You might be interested in compile time symbolic differentiation. This can (in principle) be done with c++ templates. No idea as to whether games do this in practice (symbolic differentiation might be too expensive to program right and such extensive template use might be too expensive in compile time, I have no idea).
However, I thought that you might find the discussion of this topic interesting. Googling "c++ template symbolic derivative" gives a few articles.
There's many great answers if you are interested in symbolic calculation and computation of derivatives.
However, just as a sanity check, this kind of symbolic (analytical) calculus isn't practical to do at real time in the context of games.
In my experience (which is more 3D geometry in computer vision than games), most of the calculus and math in 3D geometry comes in by way of computing things offline ahead of time and then coding to implement this math. It's very seldom that you'll need to symbolically compute things on the fly and then get on-the-fly analytical formulae this way.
Can any game programmers verify?
1), 2)
MacLaurin/Taylor series (1) are constructed from derivatives (2) in any case.
Yes, you are unlikely to need to symbolically compute any of these at run-time - but for sure user207442's answer is great if you need it.
What you do find is that you need to perform a mathematical calculation and that you need to do it in reasonable time, or sometimes very fast.
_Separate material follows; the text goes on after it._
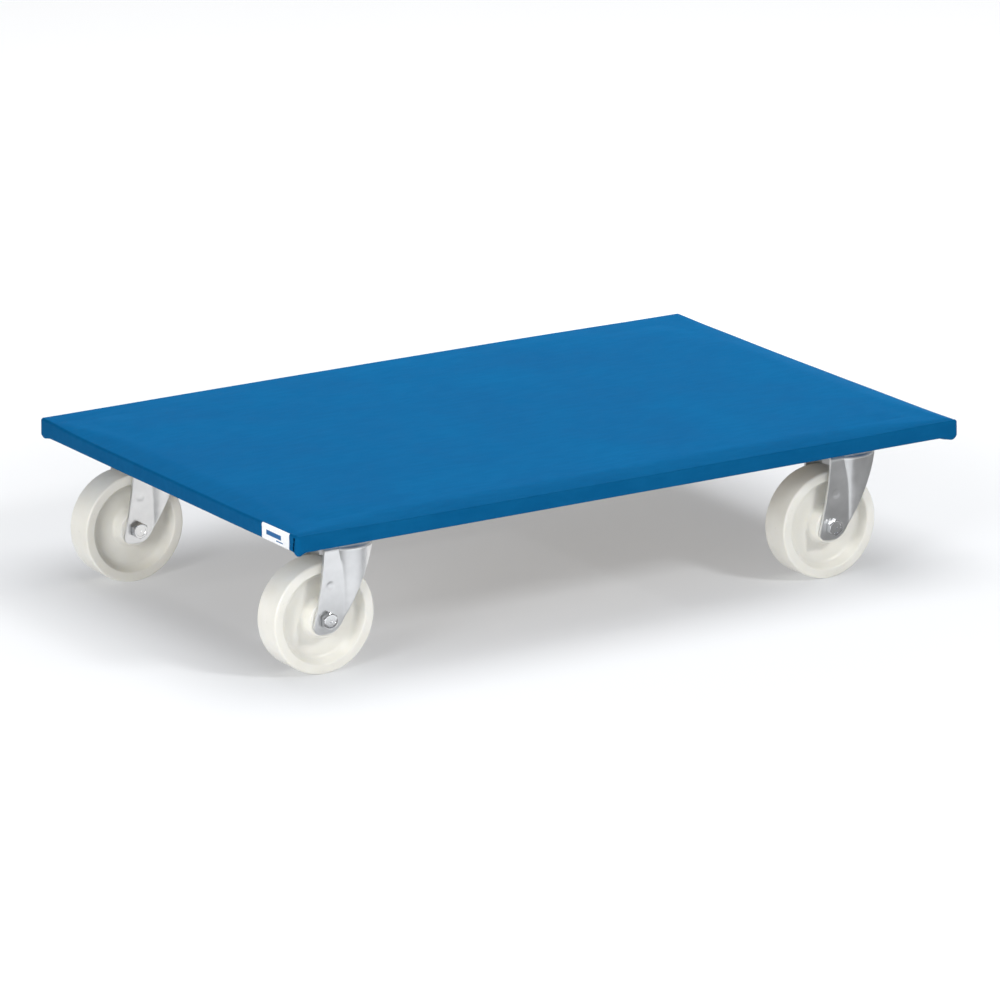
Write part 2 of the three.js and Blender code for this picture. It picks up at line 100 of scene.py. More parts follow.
class Look:
    """A Principled material, and the nodes that make it uneven."""

    def __init__(self, name, color, roughness, metallic=0.0, specular=0.5):
        self.material = bpy.data.materials.new(name)
        self.material.use_nodes = True
        self.tree = self.material.node_tree
        self.shader = self.tree.nodes["Principled BSDF"]
        self.put("Base Color", color)
        self.put("Roughness", roughness)
        self.put("Metallic", metallic)
        self.put("Specular IOR Level", specular)

    def put(self, name, value, node=None):
        """Sets an input to a plain value or another node's output: the shader's, or a node's."""
        socket = (node or self.shader).inputs[name]
        if hasattr(value, "is_linked"):
            self.tree.links.new(value, socket)
        elif socket.type == "RGBA":
            socket.default_value = (*value, 1)
        else:
            socket.default_value = value

    def node(self, kind, inputs, output=0, **settings):
        """One output of a new node, or all of them if output is None."""
        node = self.tree.nodes.new("ShaderNode" + kind)
        for key, value in settings.items():
            setattr(node, key, value)
        for key, value in inputs.items():
            self.put(key, value, node)
        return node.outputs if output is None else node.outputs[output]

    def coordinates(self, scale=(1, 1, 1)):
        place = self.node("TexCoord", {}, "Object")
        return self.node("Mapping", {"Vector": place, "Scale": scale})

    def noise(self, vector, scale, detail=3, roughness=0.5):
        inputs = {"Vector": vector, "Scale": scale, "Detail": detail, "Roughness": roughness}
        return self.node("TexNoise", inputs, "Fac")

    def ramp(self, value, *stops):
        """A colour ramp whose stops are (position, grey or colour)."""
        node = self.tree.nodes.new("ShaderNodeValToRGB")
        elements = node.color_ramp.elements
        while len(elements) < len(stops):
            elements.new(0.5)
        for element, (position, color) in zip(elements, stops):
            element.position = position
            element.color = (*color, 1) if hasattr(color, "__len__") else (color, color, color, 1)
        self.put("Fac", value, node)
        return node.outputs["Color"]

    def mix(self, factor, first, second, blend="MIX"):
        sockets = {0: factor, 6: first, 7: second}  # the colour version's
        return self.node("Mix", sockets, 2, data_type="RGBA", blend_type=blend)

    def multiply(self, first, second):
        return self.mix(1.0, first, second, "MULTIPLY")

    def calculate(self, operation, *values):
        return self.node("Math", dict(enumerate(values)), operation=operation)

    def bump(self, height, strength, distance):
        inputs = {"Height": height, "Strength": strength, "Distance": distance}
        self.put("Normal", self.node("Bump", inputs))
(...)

To do this, even if you re-use other's solutions, you will need to understand basic analysis.
If you do have to solve the problem yourself, the upside is that you often only need an approximate answer. This means that, for example, a series type expansion may well allow you to reduce a complex function to a simple linear or quadratic, which will be very fast.
For integrals, the you can often compute the result numerically, but it will always be much slower than an analytic solution. The difference may well be the difference between being practical or not.
In short: Yes, you need to learn the maths, but in order to write the program rather than have the program do it for you.